I think the situation and sometimes even the subject material itself will determine whether or not it's binary variable, more so than strictly ENTP or INFJ (if that's what you're meaning?) Just from what you've mentioned in your post, I can see different 'stakes' in each situation. I guess in the most basic of situations, you might enjoy crafting and formulating the idea so much so that the idea itself is the point of crafting and formulating the idea in the first place. If this is the case, it would only be natural for you to not execute when you're operating purely from that position. But things would get a little murkier when that simple pleasure is not the only factor at play in you. And if 'doing' is something that's not natural to you (in the respect that it's not necessarily a given - not everyone thinks for the pure pleasure of thinking!) It would make sense to me that you might fuss a lot in certain situations and even end up overwhelmed by your own ideas at times.

So, to me, it's not as simple as ENTP's are procrastinators or INFJ's are over-analysers (not that anyone here is actually saying that, but I hope you get what I mean anyway). It's more about what a person is trying to achieve in a specific situation and how their natural tendencies aid/impede them.
 
Yes.
 
As ISFJ I overanalyze to death past experiences and spend way too much time playing over events in my mind to determine what I could have done differently to get a better result. Mostly my attention focuses on past events that ended badly, in one form or another. What details did I miss?
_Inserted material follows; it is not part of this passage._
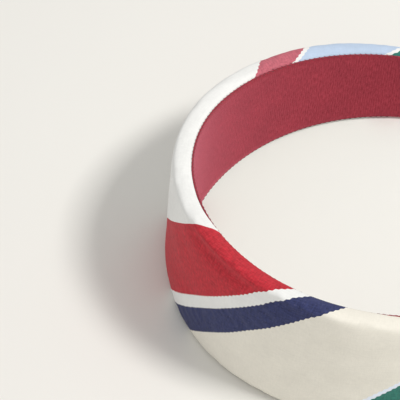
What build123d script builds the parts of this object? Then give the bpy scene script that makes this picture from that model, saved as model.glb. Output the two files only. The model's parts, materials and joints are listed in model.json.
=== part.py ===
"""Padded hair band, wide at the crown and narrower at the tips, lying on its lower edge.

A flexible plastic hoop carries a sponge pad on its outside, held by a tape. One piece of striped
cloth wraps the pad, folds over both edges and both tips, and is hemmed on the inner face. A ribbon
is taped over the hems, and small whip stitches join ribbon and cloth along each edge.

Millimetres, +Z up. The band stands on its lower edge at z = 0, the crown points to -Y and the
tips to +Y, and X = 0 is the plane of symmetry. The origin is on the ground, in the middle of
the overall width and depth.
"""

from build123d import *
from math import atan2, cos, radians, sin, tan
import os

# The hoop's plan, measured on the ribbon's inner face: a crown arc and two flatter side arcs
crown_radius = 65.0
crown_half_angle = 70.5
side_radius = 76.0
half_length = 172.0

# Overall height of the band at the crown and at the tips, and the depth from one to the other
crown_height = 51.0
tip_height = 31.6
tip_depth = 126.8

# Overall thickness, from the ribbon's inner face to the cloth's outer face
crown_thickness = 7.8
side_thickness = 7.8
tip_thickness = 5.0

# Layers, from the head outwards, with a line of glue between one and the next
ribbon_thickness = 0.65
cloth_thickness = 0.5
core_thickness = 1.6
pad_tape_thickness = 0.2
glue_line = 0.05

# How far each layer stops short of the band's two edges, and of its tips
ribbon_edge_inset = 1.25
ribbon_tip_inset = 1.6
core_edge_inset = 2.6
core_tip_inset = 3.0
tape_edge_inset = 4.0
tape_tip_inset = 6.0
hem_width = 7.0
hem_gap = 0.6

# Roundings: the tips' corners seen from the side, the pad's shoulders and the fold at each edge
tip_corner_radius = 7.0
shoulder_radius = 2.4
fold_radius = 1.0

# Whip stitches, each leaning along the hoop as it climbs from the ribbon to the cloth
thread_radius = 0.18
stitch_pitch = 2.0
stitch_advance = 1.1
stitch_foot = 0.15
stitch_head = 0.75
stitch_climb = 1.05
stitch_length = 1.48
stitch_tip_inset = 14.0

# From the crown's inner face back to the middle of the overall depth
origin_setback = 60.2

# The height tapers evenly along the depth, so the band leans by half its taper
lean = atan2((crown_height - tip_height) / 2, tip_depth)
hoop_plane = Plane(
    origin=(0, -origin_setback, crown_height / 2 * cos(lean)),
    x_dir=(1, 0, 0),
    z_dir=(0, sin(lean), cos(lean)),
)
lower_edge_plane = Plane.XY
upper_edge_plane = Plane(
    origin=hoop_plane.from_local_coords(Vector(0, 0, crown_height / 2)),
    x_dir=(1, 0, 0),
    z_dir=(0, sin(2 * lean), cos(2 * lean)),
)

# Where each layer starts, outward from the ribbon's inner face
hem_face = ribbon_thickness + glue_line
core_face = hem_face + cloth_thickness + glue_line
pad_tape_face = core_face + core_thickness + glue_line
pad_face = pad_tape_face + pad_tape_thickness + glue_line
join_distance = crown_radius * radians(crown_half_angle)


def plan_point(distance, outward=0.0):
    """Point this far along the hoop from the crown, and this far outward of its inner face."""
    on_crown = min(distance, join_distance)
    join = on_crown / crown_radius
    turn = join + (distance - on_crown) / side_radius
    x = crown_radius * sin(join) + side_radius * (sin(turn) - sin(join))
    y = crown_radius * (1 - cos(join)) + side_radius * (cos(join) - cos(turn))
    return Vector(x + outward * sin(turn), y - outward * cos(turn))


def arm_arcs(tip_inset, offsets):
    """Draw one long side of the strip: a crown arc, with a tangent side arc at either end."""
    distances = (0, join_distance, half_length - tip_inset)
    middle, join, tip = (plan_point(*place) for place in zip(distances, offsets))
    crown = ThreePointArc(Vector(-join.X, join.Y), middle, join)
    right = TangentArc(join, tip, tangent=crown % 1)
    left = TangentArc(Vector(-join.X, join.Y), Vector(-tip.X, tip.Y), tangent=(crown % 0) * -1)
    return left, right


def extrude_strip(inner, outer, edge_inset, tip_inset):
    """Raise a strip of the hoop between two sets of offsets, and trim it to the tapering height."""
    with BuildSketch(hoop_plane) as plan:
        with BuildLine():
            inner_arms = arm_arcs(tip_inset, inner)
            outer_arms = arm_arcs(tip_inset, outer)
            for inner_arm, outer_arm in zip(inner_arms, outer_arms):
                Line(inner_arm @ 1, outer_arm @ 1)
        make_face()
    extrude(plan.sketch, amount=crown_height, both=True)
    split(bisect_by=lower_edge_plane.offset(edge_inset), keep=Keep.TOP)
    split(bisect_by=upper_edge_plane.offset(-edge_inset), keep=Keep.BOTTOM)


def even(offset):
    """One offset for the crown, the sides and the tips."""
    return (offset, offset, offset)


def padded(inset):
    """The padded face's offsets at the crown, the sides and the tips, drawn in by an inset."""
    return (crown_thickness - inset, side_thickness - inset, tip_thickness - inset)


def tip_corners(strip):
    """The four short edges across the strip's thickness, above and below at either tip."""
    return strip.edges().filter_by(GeomType.LINE).filter_by(lambda edge: edge.length < crown_thickness)


def rim(strip, outside):
    """The edges round the strip's outer or inner side, without the seams between its arcs."""
    faces = strip.faces().filter_by(GeomType.CYLINDER)
    faces = faces.filter_by(lambda face: face.radius > tip_corner_radius + core_tip_inset)
    if outside:
        faces = faces.filter_by(lambda face: face.is_circular_convex)
    else:
        faces = faces.filter_by(lambda face: face.is_circular_concave)
    edges = faces.edges()
    return edges.filter_by(lambda edge: sum(edge == other for other in edges) == 1)


def seam_point(distance, outward, climb, side):
    """Point near the ribbon's edge, climbing past it; side is 1 above and -1 below."""
    place = plan_point(abs(distance), outward)
    half_height = crown_height / 2 - place.Y * tan(lean) - ribbon_edge_inset / cos(lean)
    across = place.X if distance > 0 else -place.X
    return hoop_plane.from_local_coords(Vector(across, place.Y, side * (half_height + climb)))


def stitch_planes(side):
    """A plane at the foot of each whip stitch, facing along the stitch."""
    planes = []
    last = int((half_length - stitch_tip_inset) / stitch_pitch)
    for number in range(-last, last + 1):
        along = number * stitch_pitch
        foot = seam_point(along - stitch_advance / 2, stitch_foot, thread_radius + glue_line, side)
        head = seam_point(along + stitch_advance / 2, stitch_head, stitch_climb, side)
        planes.append(Plane(origin=foot, z_dir=head - foot))
    return planes


with BuildPart() as lining_ribbon:
    extrude_strip(even(0), even(ribbon_thickness), ribbon_edge_inset, ribbon_tip_inset)
    fillet(tip_corners(lining_ribbon), tip_corner_radius - ribbon_edge_inset)
lining_ribbon.part.label = "lining_ribbon"

with BuildPart() as core_band:
    extrude_strip(
        even(core_face), even(core_face + core_thickness), core_edge_inset, core_tip_inset
    )
    fillet(tip_corners(core_band), tip_corner_radius - core_edge_inset)
core_band.part.label = "core_band"

with BuildPart() as pad_tape:
    extrude_strip(
        even(pad_tape_face),
        even(pad_tape_face + pad_tape_thickness),
        tape_edge_inset,
        tape_tip_inset,
    )
pad_tape.part.label = "pad_tape"

# The tape under the ribbon fills the window that the hems leave open
window_inset = fold_radius + hem_width
with BuildPart() as lining_tape:
    extrude_strip(
        even(hem_face), even(core_face - glue_line), window_inset + hem_gap, window_inset + hem_gap
    )
lining_tape.part.label = "lining_tape"

# The room inside the pad for the plastic hoop and its tape
with BuildPart() as core_room:
    extrude_strip(
        even(core_face - glue_line),
        even(pad_face),
        core_edge_inset - glue_line,
        core_tip_inset - glue_line,
    )
    fillet(tip_corners(core_room), tip_corner_radius - core_edge_inset + glue_line)

pad_inset = cloth_thickness + glue_line
with BuildPart() as foam_pad:
    extrude_strip(even(core_face), padded(pad_inset), pad_inset, pad_inset)
    fillet(tip_corners(foam_pad), tip_corner_radius - pad_inset)
    fillet(rim(foam_pad, outside=True), shoulder_radius - pad_inset)
    fillet(rim(foam_pad, outside=False), fold_radius - pad_inset)
    add(core_room, mode=Mode.SUBTRACT)
foam_pad.part.label = "foam_pad"

# The room inside the cloth for everything that it wraps, and the window between its hems
with BuildPart() as cloth_room:
    extrude_strip(
        even(hem_face + cloth_thickness), padded(cloth_thickness), cloth_thickness, cloth_thickness
    )
    fillet(tip_corners(cloth_room), tip_corner_radius - cloth_thickness)
    fillet(rim(cloth_room, outside=True), shoulder_radius - cloth_thickness)
    fillet(rim(cloth_room, outside=False), fold_radius - cloth_thickness)

with BuildPart() as hem_window:
    extrude_strip(even(0), even(core_face), window_inset, window_inset)

with BuildPart() as striped_cover:
    extrude_strip(even(hem_face), padded(0), 0, 0)
    fillet(tip_corners(striped_cover), tip_corner_radius)
    fillet(rim(striped_cover, outside=True), shoulder_radius)
    fillet(rim(striped_cover, outside=False), fold_radius)
    add(cloth_room, mode=Mode.SUBTRACT)
    add(hem_window, mode=Mode.SUBTRACT)
striped_cover.part.label = "striped_cover"

with BuildPart() as upper_edge_stitches:
    with BuildSketch(*stitch_planes(1)):
        Circle(thread_radius)
    extrude(amount=stitch_length)
upper_edge_stitches.part.label = "upper_edge_stitches"

with BuildPart() as lower_edge_stitches:
    with BuildSketch(*stitch_planes(-1)):
        Circle(thread_radius)
    extrude(amount=stitch_length)
lower_edge_stitches.part.label = "lower_edge_stitches"

pieces = (
    core_band,
    foam_pad,
    pad_tape,
    striped_cover,
    lining_tape,
    lining_ribbon,
    upper_edge_stitches,
    lower_edge_stitches,
)
os.makedirs("parts", exist_ok=True)
for piece in pieces:
    export_step(piece.part, f"parts/{piece.part.label}.step")
    print(piece.part.label, len(piece.solids()), piece.part.bounding_box())
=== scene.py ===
"""Looks for a wide padded hair band that lies on its lower edge.

The striped cover and the foam inside it are padded forms, built as grids that follow the hoop.
A cloth simulation swells the cover, which is then given its real thickness. The ribbon gets its
cross ribs and the seams their loops of thread. The plastic hoop and the two tapes come from CAD.

Metres, in the frame's own axes. Along the band a point has hoop coordinates: s is the distance
from the crown along the hoop, u the distance outward from the ribbon's inner face, and v the
distance up from the band's middle line.
"""

import json
from math import atan2, cos, pi, radians, sin, tan

import bmesh
import bpy
import numpy as np
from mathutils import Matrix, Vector


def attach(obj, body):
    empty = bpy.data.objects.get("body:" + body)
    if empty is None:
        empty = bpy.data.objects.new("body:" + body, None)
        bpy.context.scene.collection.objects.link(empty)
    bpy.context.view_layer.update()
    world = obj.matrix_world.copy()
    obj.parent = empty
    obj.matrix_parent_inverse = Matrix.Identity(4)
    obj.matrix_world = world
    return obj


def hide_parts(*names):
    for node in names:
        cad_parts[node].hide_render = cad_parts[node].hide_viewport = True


MM = 0.001

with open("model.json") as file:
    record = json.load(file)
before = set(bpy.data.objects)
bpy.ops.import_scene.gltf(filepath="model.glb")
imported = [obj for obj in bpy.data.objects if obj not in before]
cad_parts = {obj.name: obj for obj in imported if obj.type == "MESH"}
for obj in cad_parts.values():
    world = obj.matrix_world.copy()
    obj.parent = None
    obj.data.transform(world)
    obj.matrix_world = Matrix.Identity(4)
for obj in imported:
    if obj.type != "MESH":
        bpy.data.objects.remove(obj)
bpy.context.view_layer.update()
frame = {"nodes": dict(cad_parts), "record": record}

# The hoop. Its place, lean and crown radius come from the record, and its outline is the CAD's.
# The thickness is the visual's own, and differs from the CAD's by a few tenths of a millimetre
grip = next(mount for mount in frame["record"]["mounts"] if mount["name"] == "head_grip")
crown_radius = grip["dims"]["r_mm"] * MM
lean = atan2(grip["axis"][1], grip["axis"][2])
crown_half_angle = radians(70.5)
side_radius = 76 * MM
half_length = 172 * MM
join_distance = crown_radius * crown_half_angle
crown_height = 51 * MM
crown_thickness = 7.66 * MM
side_gain = 0.35 * MM
tip_loss = 3 * MM
hoop_y = grip["pos_m"][1] - crown_radius * cos(lean)
hoop_z = grip["pos_m"][2] + crown_radius * sin(lean)

# The layers, outward from the ribbon's inner face, and how far they stop short of the edges
ribbon_thickness = 0.65 * MM
ribbon_inset = 1.25 * MM
hem_face = 0.72 * MM
cloth_thickness = 0.45 * MM
core_face = 1.25 * MM
pad_face = 3.3 * MM
core_inset = 2.3 * MM
tip_corner_radius = 7 * MM
least_corner_radius = 1.5 * MM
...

What turning points went by where I could have reacted differently and thus influenced the outcome for the better? I worry about future events and and think immediately of worst case scenarios. It takes time and concentration for me to steer my thoughts into realizing that things might end up working out for the best, and at the very least probably won't be as bad as I imagine. Then I wonder what purpose my thoughts have if most of that they do is cause me to worry.